A Typical Disinfection Process

  1. Select a Disinfectant: The first step is disinfectant selection. Determine and select a disinfectant registered by U.S. Environmental Protection Agency (EPA) for use against the microorganism(s) of interest and for the object or area that needs to be treated. Product labeling includes detailed information including the ingredients statement, warnings and precautionary statements, and directions for use. Disinfectants must be used according to their approved labels at the indicated dilution, labeled use, application method, contact time, and safety measures.

  2. Disinfection Preparation: Prepare fresh solutions of disinfectants daily, or as specified on the label. Some disinfectants can lose stability shortly after being prepared for use or when stored over long periods. Use of an outdated product may result in ineffective disinfection. 

    If a product is to be diluted, the label will provide specific mixing directions. Using the proper concentration is important to achieve the best results for each situation. Some products will have different dilutions depending on the intended use of the product (e.g., sanitizing, disinfecting, sterilizing). Disinfectants are tested and proven effective at the specified dilution provided on the label. The dilution listed on the label must be followed exactly unless a FIFRA Section 18 exemption allowing a different dilution (see Regulation of Disinfectants). Additionally, the use of disinfectants at higher concentrations than specified on the label may increase the hazard to personnel and to the environment. Conversely, over-dilution of a product may render the process ineffective to the target microorganism. 

    Personnel safety during disinfection preparation is essential. Gloves, eye protection and sometimes masks may be needed during this process. Consult the product label for any safety precautions; inform personnel of these safety measures.

  3. Application: Disinfectants must only be used for the item or area specified on the label. Additionally, the required application method and contact time will be provided. Application methods may involve spraying, fogging or misting, wiping, immersing, or mop-on methods. Appropriate safety measures (e.g., personal protective equipment) should be used during all disinfection processes; including the application process.

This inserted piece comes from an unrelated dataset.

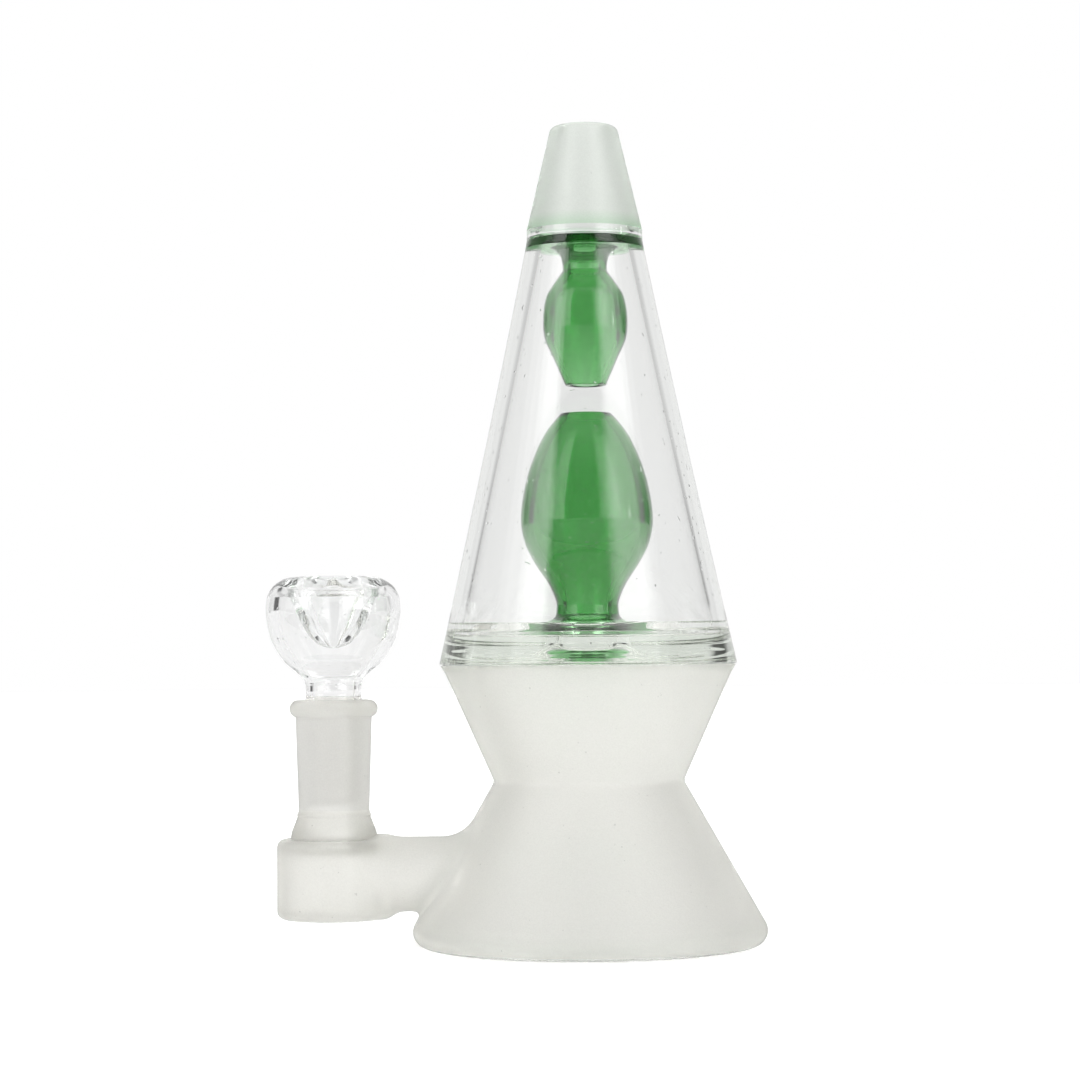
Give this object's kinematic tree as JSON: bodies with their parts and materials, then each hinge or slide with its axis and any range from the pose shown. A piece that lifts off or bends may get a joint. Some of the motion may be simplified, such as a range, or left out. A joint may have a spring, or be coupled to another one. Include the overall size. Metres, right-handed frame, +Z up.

  4. Contact Time: One of the most important components of the disinfection procedures, regardless of the method chosen, is to allow adequate contact time. This is essential for the process to have the desired impact – destroying microorganisms. In some cases (e.g., when long contact times are required), the disinfectant may need to be reapplied in order to keep the surface “shiny” wet for the full required contact period.

  5. Rinse: Following the application (and appropriate contact time), items and areas should be thoroughly rinsed. Many chemical disinfectants can be harmful to animals and should be rinsed with potable water.

  6. Dry: Whenever possible, surfaces should be allowed to dry completely (if possible overnight). The drying process can also further aid in reducing or eliminating microorganisms through desiccation. Premises that have been cleaned and disinfected should have a period of downtime following disinfection. This involves the area being free of any animals or activity for a period of time to allow it to not only dry completely, but since the application of disinfectant solutions uniformly over large areas (e.g., ceilings, walls, floors) can be very difficult, adequate downtime helps to further reduce or eliminate any remaining microorganisms through desiccation.